[3D code data]

============

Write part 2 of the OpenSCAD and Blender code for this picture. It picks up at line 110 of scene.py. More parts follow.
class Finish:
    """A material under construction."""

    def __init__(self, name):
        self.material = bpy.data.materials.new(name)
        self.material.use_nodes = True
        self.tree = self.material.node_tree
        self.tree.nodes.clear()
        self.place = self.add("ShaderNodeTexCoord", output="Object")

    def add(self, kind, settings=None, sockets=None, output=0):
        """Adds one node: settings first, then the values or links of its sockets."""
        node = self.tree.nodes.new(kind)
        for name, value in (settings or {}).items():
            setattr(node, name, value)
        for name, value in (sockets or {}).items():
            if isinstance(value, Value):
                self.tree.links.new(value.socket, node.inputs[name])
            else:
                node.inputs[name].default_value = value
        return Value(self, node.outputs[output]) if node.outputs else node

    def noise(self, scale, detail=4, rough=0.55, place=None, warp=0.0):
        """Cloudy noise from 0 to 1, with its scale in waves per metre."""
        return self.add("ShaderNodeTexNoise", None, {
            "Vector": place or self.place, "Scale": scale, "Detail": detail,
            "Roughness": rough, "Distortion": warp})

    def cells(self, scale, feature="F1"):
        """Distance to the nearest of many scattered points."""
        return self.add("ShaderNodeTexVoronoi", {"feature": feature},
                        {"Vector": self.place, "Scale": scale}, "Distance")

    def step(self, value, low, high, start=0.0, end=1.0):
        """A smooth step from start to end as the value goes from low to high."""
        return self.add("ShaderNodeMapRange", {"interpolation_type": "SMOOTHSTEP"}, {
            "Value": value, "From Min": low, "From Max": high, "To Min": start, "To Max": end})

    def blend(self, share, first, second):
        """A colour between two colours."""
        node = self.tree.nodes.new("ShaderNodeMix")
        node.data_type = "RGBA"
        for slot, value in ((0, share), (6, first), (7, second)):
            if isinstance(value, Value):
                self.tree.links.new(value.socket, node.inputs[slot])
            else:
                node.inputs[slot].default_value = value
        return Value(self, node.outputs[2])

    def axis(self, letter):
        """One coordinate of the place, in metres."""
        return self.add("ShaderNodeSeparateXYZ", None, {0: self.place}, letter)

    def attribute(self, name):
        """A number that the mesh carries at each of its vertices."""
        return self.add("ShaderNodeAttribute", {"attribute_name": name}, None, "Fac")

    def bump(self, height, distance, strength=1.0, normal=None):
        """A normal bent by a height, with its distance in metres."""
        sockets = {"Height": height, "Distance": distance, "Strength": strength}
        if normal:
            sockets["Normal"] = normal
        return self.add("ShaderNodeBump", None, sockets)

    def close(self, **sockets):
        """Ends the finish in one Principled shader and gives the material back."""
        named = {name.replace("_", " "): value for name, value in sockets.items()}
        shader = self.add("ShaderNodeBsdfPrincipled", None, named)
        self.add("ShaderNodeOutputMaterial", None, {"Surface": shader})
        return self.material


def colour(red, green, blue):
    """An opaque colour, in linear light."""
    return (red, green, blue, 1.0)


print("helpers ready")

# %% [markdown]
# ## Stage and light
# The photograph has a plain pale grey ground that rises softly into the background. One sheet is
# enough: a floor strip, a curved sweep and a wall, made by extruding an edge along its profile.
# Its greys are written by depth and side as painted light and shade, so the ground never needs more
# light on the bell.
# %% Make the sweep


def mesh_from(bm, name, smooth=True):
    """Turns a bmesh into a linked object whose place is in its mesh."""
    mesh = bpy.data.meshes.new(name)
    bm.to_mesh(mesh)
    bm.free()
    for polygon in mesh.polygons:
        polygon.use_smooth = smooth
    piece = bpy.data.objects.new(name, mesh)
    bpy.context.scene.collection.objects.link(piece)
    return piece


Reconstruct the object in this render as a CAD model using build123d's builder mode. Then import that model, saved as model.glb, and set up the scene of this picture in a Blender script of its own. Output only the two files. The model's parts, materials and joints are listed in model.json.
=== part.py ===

============

» **What to produce**
Give back, unchanged, every line from the one with "Reconstruct the object" to the end of the entries above.

» **The result**
Reconstruct the object in this render as a CAD model using build123d's builder mode. Then import that model, saved as model.glb, and set up the scene of this picture in a Blender script of its own. Output only the two files. The model's parts, materials and joints are listed in model.json.
=== part.py ===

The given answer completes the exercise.